Yes, of course I will do whatever the thing is you want me to do. I’d be happy to. With Taeko san? Wonderful. Iiii desu yo!

I get in the car with Taeko san and we drive to pick up another teacher named Keiko from one of the elementary schools, Kambei, and then we drive to a different school, Kua. The car is a Fa-mi-rii-caa, a Family Car, what the japanese call anything bigger than a coup, and it’s cool as hell. It looks like a slim sliver box, tall and narrow like a half a Zippo lighter stood on its side, but inside it’s like being in one of the shuttles from Star Trek. It doesn’t look or feel big or bulky in any way but there’s tons of room inside; several rows of collapsable cushy bench seats, curtains to screen the windows and separate the rows of seats from the cockpit, lots of visibility and more leg and head room than I had on the flight to Tokyo. And Taeko san and I have a nice time talking in the front while we wait for Keiko san; she’s apparently got a son my age in Osaka and a 19 year old daughter at school somewhere else, and she was reverantly surprised like everyone at my parents’ age (I think there’s a general idea here to have some kids pumped out by the time you’re 30 or so), and she thought Ellia was a pretty name for my sister who lives in the unheard of and mysterious Brooklyn, somehow like New York but somehow different.
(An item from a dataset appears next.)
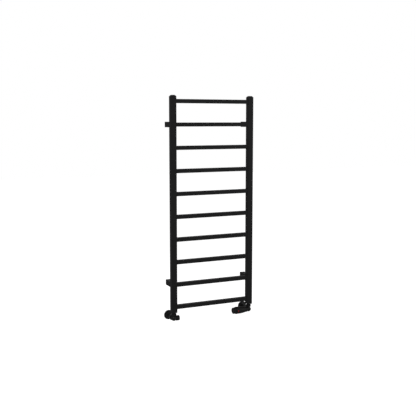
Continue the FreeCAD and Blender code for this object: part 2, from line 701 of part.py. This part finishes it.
def all_parts():
    """Every node's shape by its name."""
    parts = {}
    for side in SIDES:
        parts[f"{side}_column"] = column(side)
        parts[f"top_cap_{side}"] = top_cap(side)
        parts[f"bottom_socket_{side}"] = bottom_socket(side)
        parts[f"union_nut_{side}"] = union_nut(side)
        parts[f"tailpiece_{side}"] = tailpiece(side)
        parts[f"compression_nut_{side}"] = compression_nut(side)
        parts[f"supply_pipe_{side}"] = supply_pipe(side)
        parts[f"cover_plate_{side}"] = cover_plate(side)
    for number in range(1, BAR_COUNT + 1):
        parts[f"bar_{number:02d}"] = bar(number)
    places = bracket_places()
    for name, place in places.items():
        parts[f"bracket_sleeve_{name}"] = bracket_sleeve(place)
        parts[f"wall_post_{name}"] = wall_post(place)
    parts["grub_screws"] = Part.makeCompound([grub_screw(place) for place in places.values()])
    parts["bracket_bolts"] = Part.makeCompound([bracket_bolt(place) for place in places.values()])
    parts["rivet_nuts"] = Part.makeCompound([rivet_nut(place) for place in places.values()])
    parts["union_gaskets"] = Part.makeCompound([union_gasket(side) for side in SIDES])
    parts["olives"] = Part.makeCompound([olive(side) for side in SIDES])
    parts.update(lockshield_parts())
    parts.update(thermostatic_valve_parts())
    parts.update(thermostatic_head_parts())
    parts.update(vent_parts())
    return parts


os.makedirs("parts", exist_ok=True)
for node, shape in all_parts().items():
    shape.exportStep(f"parts/{node}.step")
    print(node, len(shape.Solids), shape.isValid(), round(shape.Volume))
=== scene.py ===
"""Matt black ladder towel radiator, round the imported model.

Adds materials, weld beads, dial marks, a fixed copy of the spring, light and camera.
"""

import json
import math

import bmesh
import bpy
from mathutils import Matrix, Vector


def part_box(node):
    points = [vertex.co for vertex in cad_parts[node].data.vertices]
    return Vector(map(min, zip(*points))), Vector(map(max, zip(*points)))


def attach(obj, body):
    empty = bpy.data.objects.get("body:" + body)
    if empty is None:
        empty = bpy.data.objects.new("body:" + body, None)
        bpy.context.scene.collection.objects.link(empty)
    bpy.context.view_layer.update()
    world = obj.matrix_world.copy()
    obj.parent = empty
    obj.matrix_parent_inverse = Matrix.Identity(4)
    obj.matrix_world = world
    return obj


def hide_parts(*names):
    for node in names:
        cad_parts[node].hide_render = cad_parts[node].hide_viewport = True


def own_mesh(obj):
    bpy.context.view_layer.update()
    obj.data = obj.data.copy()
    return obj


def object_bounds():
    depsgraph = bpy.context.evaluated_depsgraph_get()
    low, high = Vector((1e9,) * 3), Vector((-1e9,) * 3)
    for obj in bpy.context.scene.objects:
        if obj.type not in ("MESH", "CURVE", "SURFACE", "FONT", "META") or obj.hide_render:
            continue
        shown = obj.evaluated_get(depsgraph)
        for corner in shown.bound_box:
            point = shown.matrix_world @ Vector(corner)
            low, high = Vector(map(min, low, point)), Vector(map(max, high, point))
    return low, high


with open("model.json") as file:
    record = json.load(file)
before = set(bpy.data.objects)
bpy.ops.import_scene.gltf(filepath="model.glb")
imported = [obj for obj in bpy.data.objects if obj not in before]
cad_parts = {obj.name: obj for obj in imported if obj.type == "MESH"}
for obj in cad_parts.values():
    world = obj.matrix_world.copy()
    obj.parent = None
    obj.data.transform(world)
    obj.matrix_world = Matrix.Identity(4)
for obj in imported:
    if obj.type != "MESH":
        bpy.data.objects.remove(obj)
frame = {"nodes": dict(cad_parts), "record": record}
cad_low, cad_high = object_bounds()
nodes = frame["nodes"]

MM = 0.001

# The columns give the object's own axes
left_low, left_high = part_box("left_column")
right_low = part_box("right_column")[0]
COLUMN_Y = (left_low.y + left_high.y) / 2
FOOT_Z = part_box("bottom_socket_left")[0].z
FOOT = Vector((0.0, COLUMN_Y, FOOT_Z))

# Camera: where it stands from the foot between the columns, and where it looks
CAMERA_FROM_FOOT = Vector((-1.6433, -3.5330, 1.0643))
CAMERA_YAW = 0.4295
CAMERA_PITCH = 0.111
LENS = 60.62
SENSOR = 36.0
SHIFT_Y = -0.024
CAMERA_REACH = 50.0

# Light
BACKDROP_WHITE = 1.0
ROOM_LIGHT = 0.17
FLOOR_DROP = 0.35
FLOOR_REACH = 14.0
FLOOR_GLOW = 0.92

# Each light: its name, its place from the object's middle, its width and height, and its power
LIGHTS = (
    ("key", (-2.2, -2.6, 2.2), 2.4, 2.4, 23.0),
    ("fill", (2.6, -2.4, 0.6), 2.0, 2.4, 9.0),
    ("back", (0.6, 3.0, 1.6), 2.4, 2.0, 9.0),
)

# The part of a noise texture's range that a finish uses
NOISE_LOW = 0.3
NOISE_HIGH = 0.7


# ---------------------------------------------------------------- materials


class Finish:
    """One node-based material, built up from a Principled shader."""

    def __init__(self, name, roughness, metallic=0.0):
        self.material = bpy.data.materials.new(name)
        self.material.use_nodes = True
        self.tree = self.material.node_tree
        self.shader = self.tree.nodes["Principled BSDF"]
        self.shader.inputs["Roughness"].default_value = roughness
        self.shader.inputs["Metallic"].default_value = metallic
        self.place = self.tree.nodes.new("ShaderNodeTexCoord").outputs["Object"]

    def noise(self, scale, detail=2.0, stretch=(1.0, 1.0, 1.0), roughness=0.5):
        """A noise value over the surface; scale counts features per metre."""
        mapping = self.tree.nodes.new("ShaderNodeMapping")
        mapping.inputs["Scale"].default_value = stretch
        self.tree.links.new(self.place, mapping.inputs["Vector"])
        texture = self.tree.nodes.new("ShaderNodeTexNoise")
        texture.inputs["Scale"].default_value = scale
        texture.inputs["Detail"].default_value = detail
        texture.inputs["Roughness"].default_value = roughness
        self.tree.links.new(mapping.outputs["Vector"], texture.inputs["Vector"])
        return texture.outputs["Fac"]

    def colours(self, value, dark, light):
        """Colour that runs from dark to light with value."""
        ramp = self.tree.nodes.new("ShaderNodeValToRGB")
        ramp.color_ramp.elements[0].position = NOISE_LOW
        ramp.color_ramp.elements[0].color = (*dark, 1.0)
        ramp.color_ramp.elements[1].position = NOISE_HIGH
        ramp.color_ramp.elements[1].color = (*light, 1.0)
        self.tree.links.new(value, ramp.inputs["Fac"])
        self.tree.links.new(ramp.outputs["Color"], self.shader.inputs["Base Color"])
        return self

    def gloss(self, value, low, high):
        """Roughness that runs from low to high with value."""
        span = self.tree.nodes.new("ShaderNodeMapRange")
        span.inputs["From Min"].default_value = NOISE_LOW
        span.inputs["From Max"].default_value = NOISE_HIGH
        span.inputs["To Min"].default_value = low
        span.inputs["To Max"].default_value = high
        self.tree.links.new(value, span.inputs["Value"])
        self.tree.links.new(span.outputs["Result"], self.shader.inputs["Roughness"])
        return self

    def bump(self, *heights):
        """Bumps one on another, each a (value, depth in metres, strength)."""
        normal = None
        for value, depth, strength in heights:
            bump = self.tree.nodes.new("ShaderNodeBump")
            bump.inputs["Distance"].default_value = depth
            bump.inputs["Strength"].default_value = strength
            self.tree.links.new(value, bump.inputs["Height"])
            if normal is not None:
                self.tree.links.new(normal, bump.inputs["Normal"])
            normal = bump.outputs["Normal"]
        self.tree.links.new(normal, self.shader.inputs["Normal"])
        return self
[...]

Taeko san speaks no English really; I guess she understands a lot of the vocabulary I use to describe things or she follows my gestures really well but she’s a joy to talk to, and has totally taken to mothering me while I’m in the office; largely a result of this trip.

Keiko san gets to the car and I get out to let her have the front seat – it’s very weird feeling not only like the foreigner, but still so much like a kid in a world of adults, and all my etiquette instincts kick in and overlap in overdrive sometimes. But I get out and Keiko san blushed as bright as she has in all her 60 years I’m sure, and she and Taeko san start talking about how nice of a boy I am and tittering to each other in the front while I lounge in the back of the shuttlecraft. When we get to the school we have a little while to wait before whatever it is we’re there for starts, and we sit in green folding chairs in the shade next to the gym. Taeko san and Keiko san commisserate for a while and then turn to me with a question, Taeko san leaning forward to ask in English while Keiko waits with her hand hiding her mouth: “Joshua san.
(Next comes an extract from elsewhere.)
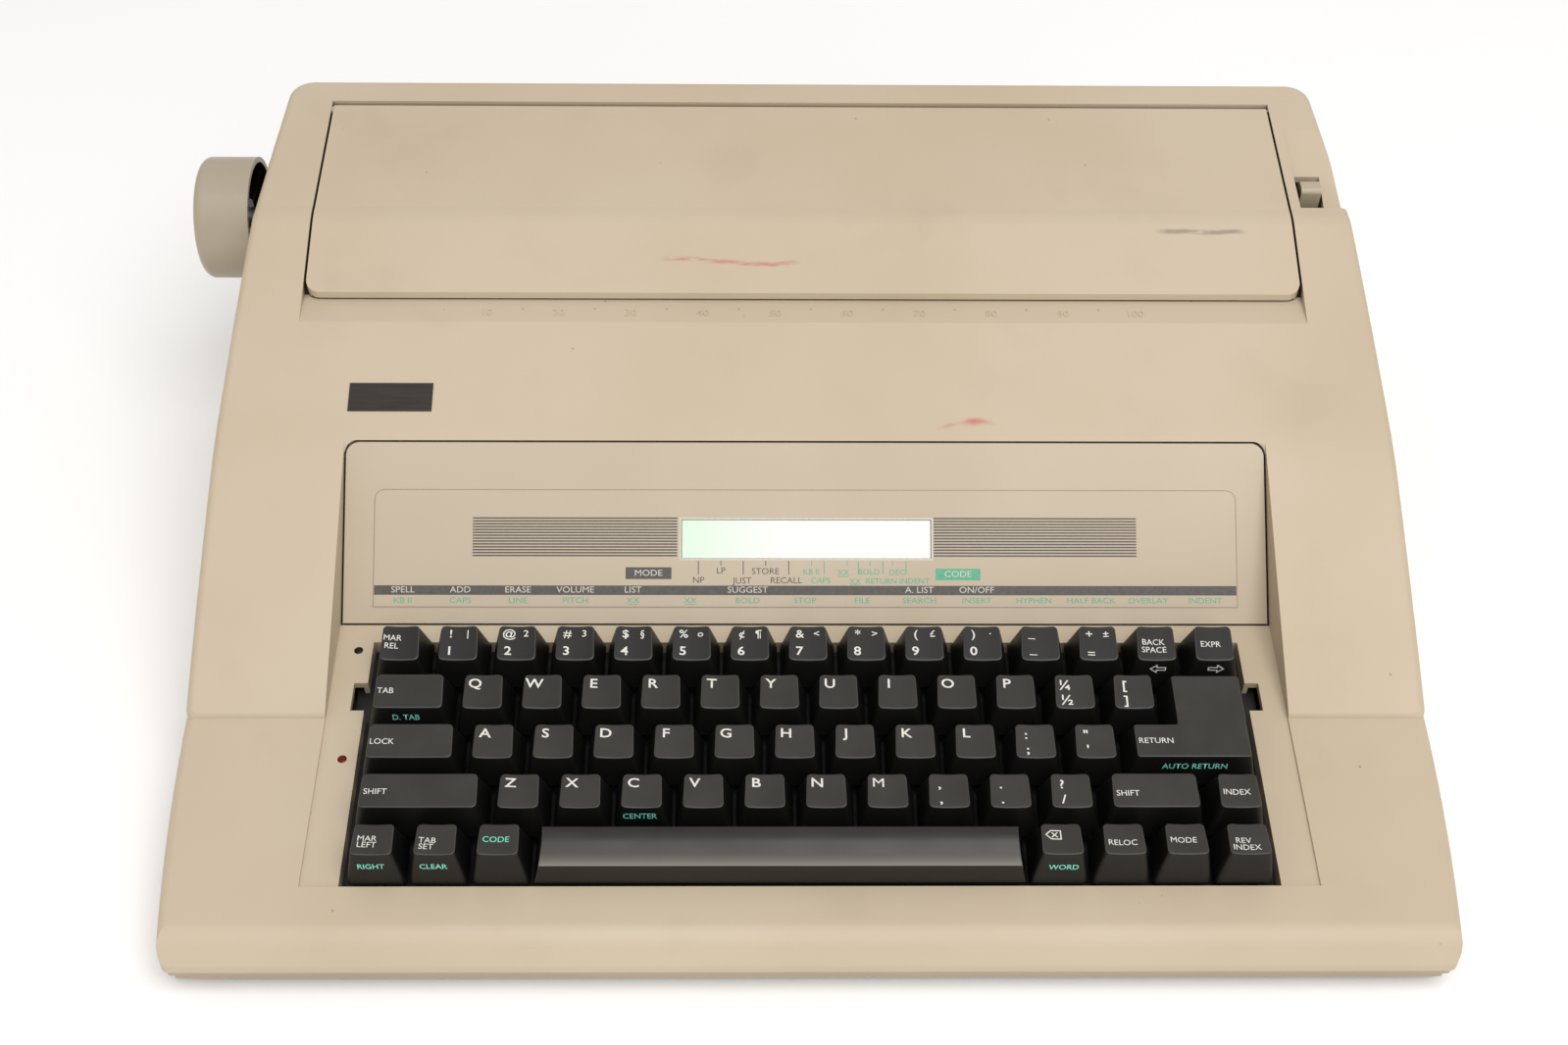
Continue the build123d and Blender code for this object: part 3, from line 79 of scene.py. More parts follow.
def pick(obj, kind, parts, test):
    """Select the points, edges or faces that pass the test, and stay in edit mode."""
    edit_mode()
    bpy.ops.mesh.select_mode(type=kind)
    bpy.ops.mesh.select_all(action="DESELECT")
    object_mode()
    for part in getattr(obj.data, parts):
        part.select = test(part)
    edit_mode()


def pick_points(obj, test):
    """Select the points whose place passes the test."""
    pick(obj, "VERT", "vertices", lambda point: test(point.co))


def pick_edges(obj, test):
    """Select the edges whose two ends pass the test."""
    pick(obj, "EDGE", "edges", lambda edge: test(*[obj.data.vertices[end].co for end in edge.vertices]))


def pick_faces(obj, test=lambda centre, normal: True):
    """Select the faces whose centre and normal pass the test."""
    pick(obj, "FACE", "polygons", lambda face: test(face.center, face.normal))


# %% [markdown]
# A few operators do most of the modelling. Here they get short names and take their sizes in millimetres.

# %% Shape what is selected
def move(x, y, z):
    """Move by x, y and z in mm."""
    bpy.ops.transform.translate(value=(x * MM, y * MM, z * MM))


def stretch(x, y, z, about_y=0.0):
    """Stretch along each axis, about the middle plane or a place along Y in mm."""
    bpy.ops.transform.resize(value=(x, y, z), center_override=(0, about_y * MM, 0))


def draw_out(x, y, z):
    """Extrude by x, y and z in mm."""
    bpy.ops.mesh.extrude_region_move(TRANSFORM_OT_translate={"value": (x * MM, y * MM, z * MM)})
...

“Is it true that in America, it is ‘ladies first’?”

Keiko seems not to notice the fact that I speak no real Japanese and she owns not a single word of English; with Taeko san as a go-between she’s making me converse as rapidly and deeply as if we could understand each other perfectly. And thank god for Taeko san, who not only helped translate Keiko’s questions, but somehow helped me find the best answers for most of them to keep the conversation running until it was go time.

Go time: when the kids who were in the gym emptied out and a new crowd of them showed up from nowhere, a whole mess of kids of all ages, each in a drab little uniform and a bright sunburst-yellow hat, fishing hats for the girls and ones with little blue brims for the boys, and they all made a messy straight line in front of me so that each one could introduce him and herself before running into the gym to play. They were the cutest things I have ever seen. I particularly liked the group of shy boys who started to pool at the front of the line like a small tributary broken off from the main current, each pushing the others to go first and all squealing when I waved at them, and also the tiniest little girl I have ever seen. They would all walk up and would giggle or squeal or sometimes reply when I say “hi!” and when I asked, “what is your name?” they would all say something like:


"Myyyyy naaaamu iiiiis ...…… mastubayarashimanashigirichoshakuchan!"

And I’d say, “what? Could you tell me again?”

And they’d say,

"Myyyyyyyyyyyy naaaaaaaaaaamu iiiiiiiiiiiiiiis ...……”

And then we’re all in the gym together and I have to make my self-introduction to the group, and Taeko and Keiko say that we’re there to teach them something together: we are their three sensei for today. And we get the kids in a big circle around us and Taeko san tells me to stand behind Keiko. Who begins to dance. Not terribly slowly, but with a fair amount of repition and instruction in Japanese; and then we’re up and dancing! We came, apparently, to teach the kids the special tradtional local dance for the Bon Festa, where they will compete against other dance groups in a gigantic dance off I can’t even begin to visualize. Especially since after we taught them the basic pattern in a circle, we got them into lines behind each of us and paraded around the gym to music from a PA, around and around and around again. I was brought along to help teach a huge group of Japanese kids the tradtional dance of their local annual festival: and the next day we did it again. At a different school! And the next day too! Me and Taeko san and Keiko all together, and pretty soon I was a pro. The story that deserves more fleshing out is how I got to be part of a team myself, but I am, I’m part of the Tamagawa town office team and that’s why I have to be back from Matsuyama on Saturday, so that I can dance the dance of the dead in Tamagawa town for my first Bon festival in Japan, and a milestone in this new life.